De regreso de la clínica se abocó nuevamente a su plan de retratar la historia por medio de imágenes.
El “Atlas Mnemosyne”, su última obra, quedó inconcluso a causa del deceso de su autor en 1929. No obstante, se convirtió en una usina de trabajos críticos. “Mnemosyne”, como se llama en la mitología griega a la musa de la “Memoria”, es el mayor legado de Aby Warburg. Y sigue suscitando lecturas variadas como las que se han manifestado en esta ocasión.
Diversidad
El Simposio, celebrado en este caso en la Ciudad de Buenos Aires tuvo su soporte artístico en el Museo Nacional de Bellas Artes con una muestra que se inauguró durante la misma semana del evento celebrado en la Biblioteca Nacional, pero continuará abierto al público unos días más.

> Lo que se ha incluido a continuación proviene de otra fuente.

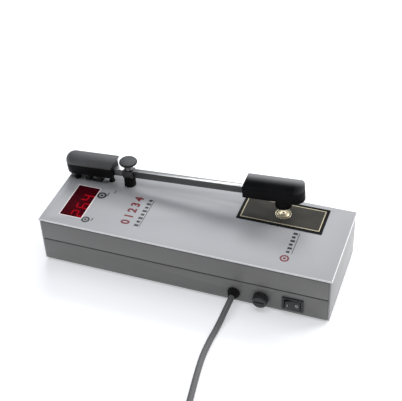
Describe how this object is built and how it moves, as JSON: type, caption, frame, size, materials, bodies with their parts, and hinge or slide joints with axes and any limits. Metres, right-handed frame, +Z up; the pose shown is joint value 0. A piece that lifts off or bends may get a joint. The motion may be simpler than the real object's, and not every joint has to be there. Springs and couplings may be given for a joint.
{
  "type": "photographic densitometer",
  "caption": "Bench transmission densitometer: a low metal case with a lit measuring spot, a red digital display and a sprung sensor arm pressed down on the film.",
  "frame": {"origin": "on the bench plane, under the middle of the case: the centre of the pattern of its four feet", "axes": "+X along the case towards the measuring spot, +Y towards the back, +Z up; the cord, fuse and switch are on the -Y side"},
  "size_m": [0.3049, 0.3761, 0.1006],
  "materials": {
    "case_paint": "satin light grey enamel",
    "cover_paint": "fine matt pale grey",
    "black_plastic": "moulded, satin",
    "hood_grey": "moulded, finely grained",
    "black_rubber": "matt",
    "steel": "brushed",
    "bright_steel": "nickel plated",
    "brass": "turned",
    "black_steel": "blackened",
    "stage_black": "anodised, dark bronze",
    "red_window": "clear red",
    "digit_face": "dark with lit red bars",
    "circuit_board": "solder mask",
    "chips": "moulded",
    "winding": "taped copper winding",
    "opal_glass": "opal",
    "lamp_glass": "clear",
    "filter_green": "polished",
    "ceramic": "glazed",
    "lamp_metal": "spun",
    "cord_grey": "extruded, satin"
  },
  "bodies": {
    "case": {"base_tray": "case_paint", "upper_shell": "case_paint", "cover_plate": "cover_paint", "end_plate_left": "case_paint", "end_plate_right": "case_paint", "case_screws": "bright_steel", "feet": "black_rubber", "display_window": "red_window", "display_digits": "digit_face", "display_board": "circuit_board", "main_board": "circuit_board", "board_parts": "chips", "board_standoffs": "brass", "transformer_core": "steel", "transformer_coil": "winding", "stage_plate": "stage_black", "aperture_bush": "brass", "diffuser": "opal_glass", "lamp_house": "lamp_metal", "lamp_socket": "ceramic", "lamp": "lamp_glass", "hinge_bracket": "black_steel", "bracket_screws": "black_steel", "pivot_pin": "bright_steel", "pin_clips": "bright_steel", "post_stud": "bright_steel", "stud_nut": "bright_steel", "spring_boot": "black_rubber", "return_spring": "bright_steel", "down_stop": "black_rubber", "lead_grommet": "black_rubber", "sensor_lead": "black_rubber", "cord_gland": "black_rubber", "fuse_holder": "black_plastic", "switch_frame": "black_plastic", "mains_cord": "cord_grey", "cord_coil": "cord_grey", "cord_tie": "black_rubber", "mains_plug": "black_rubber", "plug_pins": "brass"},
    "arm": {"arm_bar": "steel", "bar_boss": "steel", "pivot_block": "brass", "rear_cap": "hood_grey", "rear_body": "black_plastic", "head_cap": "black_plastic", "head_body": "black_plastic", "arm_screws": "black_steel", "sensor_nose": "black_plastic", "filter_glass": "filter_green", "photocell": "chips"},
    "washer": {"knob_washer": "black_plastic"},
    "knob": {"height_knob": "hood_grey"},
    "rocker": {"switch_rocker": "black_plastic"},
    "fuse": {"fuse_link": "bright_steel"},
    "fuse_cap": {"fuse_cap": "black_plastic"}
  },
  "joints": [
    {"name": "arm_pivot", "type": "hinge", "parent": "case", "child": "arm", "pos_m": [-0.123, 0.027, 0.068], "axis": [0, 1, 0], "range_deg": [0, 2.6], "stiffness_Nm_per_rad": 1.2, "springref_deg": -8.59, "deforming": ["spring_boot", "return_spring"]},
    {"name": "knob_rise", "type": "slide", "parent": "case", "child": "washer", "axis": [0, 0, 1], "range_m": [0, 0.0014]},
    {"name": "knob_turn", "type": "hinge", "parent": "washer", "child": "knob", "pos_m": [-0.0832, 0.027, 0.08], "axis": [0, 0, 1], "range_deg": [0, 720]},
    {"name": "switch_rock", "type": "hinge", "parent": "case", "child": "rocker", "pos_m": [0.114, -0.05, 0.01475], "axis": [0, 0, 1], "range_deg": [-18, 0]},
    {"name": "fuse_draw", "type": "slide", "parent": "case", "child": "fuse", "axis": [0, -1, 0], "range_m": [0, 0.04]},
    {"name": "fuse_cap_turn", "type": "hinge", "parent": "fuse", "child": "fuse_cap", "pos_m": [0.0825, -0.051, 0.0135], "axis": [0, -1, 0], "range_deg": [0, 90]}
  ],
  "couplings": [
    {"joint": "knob_rise", "follows": "knob_turn", "m_per_rad": 0.00011141}
  ]
}
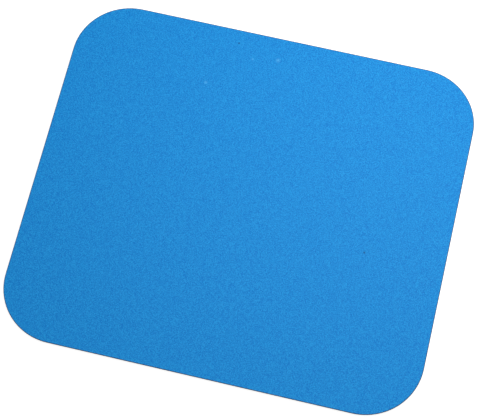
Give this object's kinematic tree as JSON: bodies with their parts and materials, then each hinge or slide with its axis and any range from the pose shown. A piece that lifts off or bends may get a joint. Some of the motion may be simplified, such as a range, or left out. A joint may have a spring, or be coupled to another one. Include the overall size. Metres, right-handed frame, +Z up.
{
  "type": "mouse pad",
  "caption": "Thin flat cloth mouse pad with large round corners: a knitted face bonded to a black foam-rubber sheet with a zigzag anti-slip tread.",
  "frame": {"origin": "middle of the underside, on the desk surface that the pad lies on", "axes": "+X along the long side to the right, +Y along the short side to the back, +Z up out of the cloth"},
  "size_m": [0.25, 0.22, 0.002],
  "materials": {
    "knit_cloth": "matte",
    "hot_melt_film": "satin",
    "foam_rubber": "matte"
  },
  "bodies": {
    "root": {"cloth_top": "knit_cloth", "adhesive_film": "hot_melt_film", "foam_base": "foam_rubber"}
  },
  "joints": []
}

La diversidad de las exposiciones fue la fortaleza del Congreso. Los temas oscilaron entre aplicaciones prácticas de la metodología warburguiana sobre objetos artísticos diferentes; reflexiones sobre los conceptos clave de su pensamiento como “Nachleben” (supervivencia de la imagen) y “Pathosformel”; estudios de las imágenes emblemáticas que toma el investigador para desarrollar su teoría: la ninfa y el movimiento; el misterio de la serpiente y su simbología;  las constelaciones y la lectura mágica del cielo. Varias ponencias estuvieron dedicadas al “Atlas Mnemosyne”. Otras abordaron las influencias de su obra en investigadores posteriores. Conexiones ideológicas y diferencias entre la teoría de Warburg y el trabajo de otros intelectuales como Benjamin, Nietzsche, Cassirer, etcétera, también se dieron cita. Conferencistas destacados como  Paul Taylor,  Cassio Fernandes, Martin Trem, Gerhard Wolf Horst Bredekamp, Regina Weber, Luiz Carlos Bombassaro,  Davide Stimilli, Uwe Fleckner, José Emilio Burucúa y Laura Malosetti Costa prestigiaron el evento.
El profesor Bill Sherman (director del Instituto Warburg de Londres) describió desde los proyectos edilicios del Instituto hasta detalles sobre la mecánica de compras, los servicios que presta y el contenido de la colección.
Promediando la semana se celebró el homenaje a un gran warburguiano, formador de investigadores, profesor, historiador del arte y poeta: Héctor Ciocchini. El celebrado docente fue uno de los responsables de la estrecha relación que la academia argentina sostiene con el Instituto Warburg de Londres. Ése fue quizá el momento más emotivo  del encuentro. Le dedicaron palabras José Emilio Burucúa, colega y amigo personal del maestro; Federico Ruvituso, joven investigador, que sin conocerlo aportó una anécdota sobre la relación entre su abuelo y Ciocchini;  Ezequiel Ludueña, que resaltó la humildad del maestro.  Y Laura Rosato, quien lo asistía en sus búsquedas bibliográficas en la Biblioteca Nacional desde los dieciocho años (y a quien Ciocchini le confió para su lectura uno de los últimos textos que escribió), conmovió con la descripción del vínculo de amistad nacido de la admiración y de compartir una tarea intensa como la investigación.
Hacia el final del evento se proyectó un film.  Y se dio cierre a un Simposio bien organizado por un equipo a cargo del Doctor Roberto Casazza. El resultado fue, en suma, nutricio, diverso y original.